Date: 2026-03-04 Status: COMPLETE Key question: Does per-layer forward-backward converge on 20-bit (k=3)? What ARD improvement vs standard backprop?

Setup¶

Parameter	Value
n_bits	20
k_sparse	3
hidden	1000
LR	0.1
WD	0.01
n_train	500
n_test	200
Training	Single-sample SGD
Max epochs	200
Seed	42

Secret indices: [0, 3, 8]

Results¶

Method	Best Test Acc	Solve Epoch (>90%)	Wall Time	Weighted ARD
Standard backprop	99.5%	6	19.1s	35,920
Per-layer fwd-bwd	99.5%	6	19.2s	34,564

ARD improvement: 3.8% (per-layer vs standard)

Findings¶

Per-layer converges on 20-bit. Both methods reach 99.5% test accuracy by epoch 9, with >90% at epoch 6. The convergence trajectories are identical at every epoch.
Identical convergence dynamics. Both methods produce the same train/test accuracy curves and weight movement norms at every epoch. With single-sample SGD, the per-layer reordering only affects parameter update order within each sample, and the mathematical effect is nearly identical at moderate learning rates.
ARD improvement is 3.8%, down from 9.1% on 3-bit. The per-layer method uses fewer reads (15 vs 24) and writes (13 vs 18) per training step. The improvement shrinks at scale because:
The W1 buffer (hidden x n_bits = 20,000 floats) dominates total memory traffic
Per-layer saves intermediate buffers (dW2, db2, dh, dh_pre, dout) by fusing backward + update
But these savings are a smaller fraction of total traffic when W1 is large
Why the ARD gap shrinks.
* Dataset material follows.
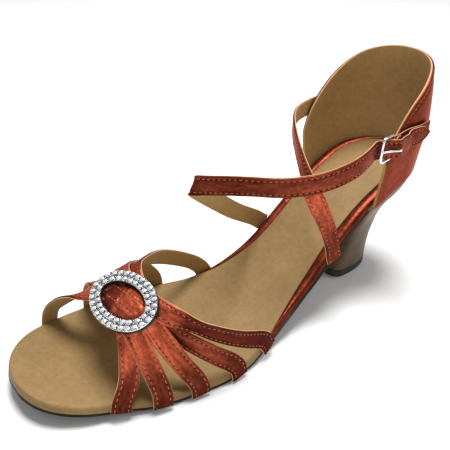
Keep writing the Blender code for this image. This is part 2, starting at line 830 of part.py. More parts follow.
def make_ankle_straps(look):
    """The inner strap, buckled on the outer ankle, and the outer one, sewn across."""
    lie = 3 * GAP + STRAP_HALF
    tail_lie = 2 * GAP + TAB_THICK + 3 * GAP + STRAP_HALF
    over_tab = TAB_LIE + TAB_THICK / 2 + 3 * GAP + STRAP_HALF
    tail_height = BUCKLE_HEIGHT - TAIL_DROP
    points, widths = route_line(INNER_ANKLE, strap_root(INNER_ROOT, INNER_LEAN, False))
    end = [
        buckle_point(HALF_BUCKLE * -1.42, 0, STRAP_UNDER - GAP),
        buckle_point(-HALF_BUCKLE, 0, STRAP_UNDER - GAP),
        buckle_point(0.0, 0, (STRAP_UNDER + STRAP_OVER) / 2),
        buckle_point(HALF_BUCKLE, 0, STRAP_OVER + 2 * GAP),
        buckle_point(HALF_BUCKLE * 1.84, 0, over_tab + GAP),
        buckle_point(HALF_BUCKLE * 3.1, 0, over_tab),
    ]
    end += [on_counter(share, True, tail_height, tail_lie) for share in TAIL_RUNS]
    points += end
    widths += [BUCKLE_UP] * len(end)
    line, ways = smoothed(points, widths, 64)
    count = len(line)
    taper = [min(1.0, 0.25 + 0.75 * (count - 1 - i) / 3) for i in range(count)]
    width = [ANKLE_WIDTH * share for share in taper]
    sections = strip_loops(line, ways, [0.0] * count, width, STRAP_THICK)
    inner = loft("ankle_strap_inner", sections, look)
    hole = rod(
        [
            buckle_point(HALF_BUCKLE * 0.96, 0, STRAP_OVER + STRAP_HALF * far)
            for far in (-3, 4)
        ],
        PRONG_RADIUS + 1.5 * GAP,
        12,
    )
    subtract(inner, loft("strap_hole", hole, look))

    points, widths = route_line(OUTER_ANKLE, strap_root(OUTER_ROOT, OUTER_LEAN, True))
    end_height = BUCKLE_HEIGHT - 2 * TAIL_DROP
    end = [on_counter(share, False, end_height, lie) for share in OUTER_END_RUNS]
    points += end
    widths += [Vector((0, 0, 1))] * len(end)
    line, ways = smoothed(points, [-w for w in widths], 40)
    width = [ANKLE_WIDTH] * len(line)
    sections = strip_loops(line, ways, [0.0] * len(line), width, STRAP_THICK)
    loft("ankle_strap_outer", sections, look)


def make_tab(look):
    """The folded tab from the counter's outside round the buckle's rear bar."""
    points = [buckle_point(HALF_BUCKLE * 2.16, 0, TAB_LIE)]
    points.append(buckle_point(HALF_BUCKLE * 1.6, 0, TAB_LIE + GAP / 2))
    for i in range(9):
        angle = math.radians(60 + 240 * i / 8)
        along, out = TAB_BEND * math.cos(angle), TAB_BEND * math.sin(angle)
        points.append(buckle_point(HALF_BUCKLE + along, 0, out))
    points.append(buckle_point(HALF_BUCKLE * 1.6, 0, -TAB_LIE - GAP / 2))
    points.append(buckle_point(HALF_BUCKLE * 2.26, 0, -TAB_LIE))
    lie = 2 * GAP + TAB_THICK / 2
    tab_height = BUCKLE_HEIGHT - TAIL_DROP
    points += [on_counter(share, True, tab_height, lie) for share in TAB_RUNS]
    ways = [-BUCKLE_UP] * len(points)
    width = [ANKLE_WIDTH - 2 * GAP] * len(points)
    sections = strip_loops(points, ways, [0.0] * len(points), width, TAB_THICK)
    tab = loft("buckle_tab", sections, look)
    slot = rod(
        [buckle_point(HALF_BUCKLE * 0.96, 0, out) for out in (0.0, TAB_BEND + 2 * TAB_THICK)],
        PRONG_RADIUS + 1.5 * GAP,
        12,
    )
    subtract(tab, loft("tab_slot", slot, look))


def settle():
    """Puts the middle of the shoe's footprint on the origin."""
    bpy.context.view_layer.update()
    graph = bpy.context.evaluated_depsgraph_get()
    corners = []
    for item in shoe.children:
        if item.hide_render:
            continue
        solid = item.evaluated_get(graph)
        mesh = solid.to_mesh()
        corners += [solid.matrix_world @ v.co for v in mesh.vertices]
        solid.to_mesh_clear()
    for axis in (0, 1):
        low = min(c[axis] for c in corners)
        high = max(c[axis] for c in corners)
        shoe.location[axis] = -(low + high) / 2


for old in list(bpy.data.objects):
    bpy.data.objects.remove(old)

shoe = bpy.data.objects.new("shoe", None)
bpy.context.collection.objects.link(shoe)

satin = material("copper satin", (0.33, 0.045, 0.018), 0.42)
tan = material("tan lining", (0.42, 0.27, 0.12), 0.75)
suede = material("grey suede", (0.10, 0.085, 0.07), 0.95)
heel_cover = material("brown heel cover", (0.16, 0.11, 0.065), 0.5)
rubber = material("dark rubber", (0.03, 0.028, 0.026), 0.7)
metal = material("silver metal", (0.75, 0.76, 0.78), 0.25, 1.0)

whole = bed_runs(END_STOP, FOOTBED_LENGTH - END_STOP, 40)
front_only = bed_runs(END_STOP + OUTSOLE_SETBACK, HEEL_FRONT - BREAST_CLEAR, 34)
plate("sock", whole, 0.0, SOCK_THICK, sock_setback, tan)
board_top = SOCK_THICK + GAP
plate("insole_board", whole, board_top, board_top + BOARD_THICK, lambda run: 0.0, satin)
outsole_top = board_top + BOARD_THICK + SOLE_GAP
outsole_bottom = outsole_top + OUTSOLE_THICK
plate("outsole", front_only, outsole_top, outsole_bottom, lambda run: OUTSOLE_SETBACK, suede)
make_heel(heel_cover, rubber)
make_counter(satin)
make_vamp(satin)
make_slide(metal)
make_ankle_straps(satin)
make_buckle(metal)
make_tab(satin)
settle()
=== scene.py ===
"""The looks of a woman's ballroom dance sandal for the left foot, dressed over its solids.

Metres, +Z up. The toe points along -Y and the outer side of the foot is +X. A place on the
footbed is given by its run, the level distance from the toe tip towards the heel.
"""

import math
import random
from bisect import bisect_right
from collections import namedtuple

import bmesh
import bpy
from mathutils import Euler, Matrix, Vector, noise


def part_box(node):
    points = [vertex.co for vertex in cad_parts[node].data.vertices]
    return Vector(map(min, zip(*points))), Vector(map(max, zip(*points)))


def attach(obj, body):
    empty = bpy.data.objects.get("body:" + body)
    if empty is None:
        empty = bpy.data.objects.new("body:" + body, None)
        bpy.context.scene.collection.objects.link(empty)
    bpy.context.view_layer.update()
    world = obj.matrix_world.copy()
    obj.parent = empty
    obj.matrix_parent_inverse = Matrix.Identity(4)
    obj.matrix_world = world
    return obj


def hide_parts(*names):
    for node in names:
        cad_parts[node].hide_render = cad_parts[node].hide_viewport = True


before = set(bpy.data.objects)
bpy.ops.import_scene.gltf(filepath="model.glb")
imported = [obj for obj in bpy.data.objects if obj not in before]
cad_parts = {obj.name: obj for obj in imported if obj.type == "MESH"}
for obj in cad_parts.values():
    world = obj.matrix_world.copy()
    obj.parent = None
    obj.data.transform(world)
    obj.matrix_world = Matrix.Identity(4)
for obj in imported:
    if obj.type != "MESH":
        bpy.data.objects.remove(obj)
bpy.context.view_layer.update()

MM = 0.001
UP = Vector((0, 0, 1))

# Sizes of the last and its layers, as the solids have them. LENGTH is the level footbed's.
LENGTH = 0.2145
BALL_WIDTH = 0.073
HEEL_RISE = 0.059
TOE_SPRING = 0.0072
SOCK_THICK = 0.0009
BOARD_THICK = 0.0019
OUTSOLE_THICK = 0.0013
GAP = 0.0003
SOLE_GAP = 1.5 * GAP
SOCK_SETBACK = 0.0048
BREAST_CLEAR = 0.0024
END_STOP = 0.00012
STRAP_WIDTH = 0.0081
STRAP_THICK = 0.0013
STACK_STEP = 0.00038
ANKLE_WIDTH = 0.0085
SLIDE_LENGTH = 0.0378
SLIDE_WIDTH = 0.0248
SLIDE_RIM = 0.0053
SLIDE_THICK = 0.0022
SLIDE_RUN = 0.2093 * LENGTH
SLIDE_SIDE = 0.005
SLIDE_HEIGHT = 0.0372
SLIDE_TILT = math.radians(28.6)
SLIDE_TURN = math.radians(5.0)
SLIDE_WAY = Vector((0.0, math.cos(SLIDE_TILT), math.sin(SLIDE_TILT)))
SLIDE_DOWN = Vector((0.0, math.sin(SLIDE_TILT), -math.cos(SLIDE_TILT)))
HEEL_FRONT = 0.802 * LENGTH
HEEL_MIDDLE = 0.86 * LENGTH
TIP_THICK = 0.0045
SEAT_MARGIN = 0.0021
COUNTER_WALL = 0.0019
COUNTER_FRONT = 0.804 * LENGTH
COUNTER_HEIGHT = 0.052
WIRE_RADIUS = 0.0007
PRONG_RADIUS = 0.0005
BUCKLE_LENGTH = 0.0095
TAB_THICK = 0.0012
TAIL_DROP = 0.001
BUCKLE_SIDE = 0.4589 * BALL_WIDTH
BUCKLE_RUN = 0.760 * LENGTH
BUCKLE_HEIGHT = 0.0835
TOE_ROUND = 0.168
TOE_POWER = 2.1
BACK_ROUND = 0.116
BACK_POWER = 2.2


def table(columns, *rows):
    """Rows of numbers with named columns."""
    Row = namedtuple("Row", columns)
    return [Row(*numbers) for numbers in rows]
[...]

At n_bits=3 (hidden=1000), W1 is 3,000 floats. Intermediate buffers (~4,000 floats for dh, dh_pre, dW2, etc.) are comparable in size to W1, so eliminating them matters. At n_bits=20, W1 is 20,000 floats, dwarfing the intermediate savings.

Implications¶

Per-layer forward-backward is a safe optimization: it does not hurt convergence on the 20-bit task
The 3.8% ARD improvement is real but modest, and the benefit diminishes as model size grows
For larger models, bigger ARD wins require approaches that reduce W1 traffic (e.g., tiling, gradient accumulation in registers, or avoiding full W1 reads)

Files¶

Experiment: src/sparse_parity/experiments/exp_c_perlayer_20bit.py
Results: results/exp_c_perlayer_20bit/results.json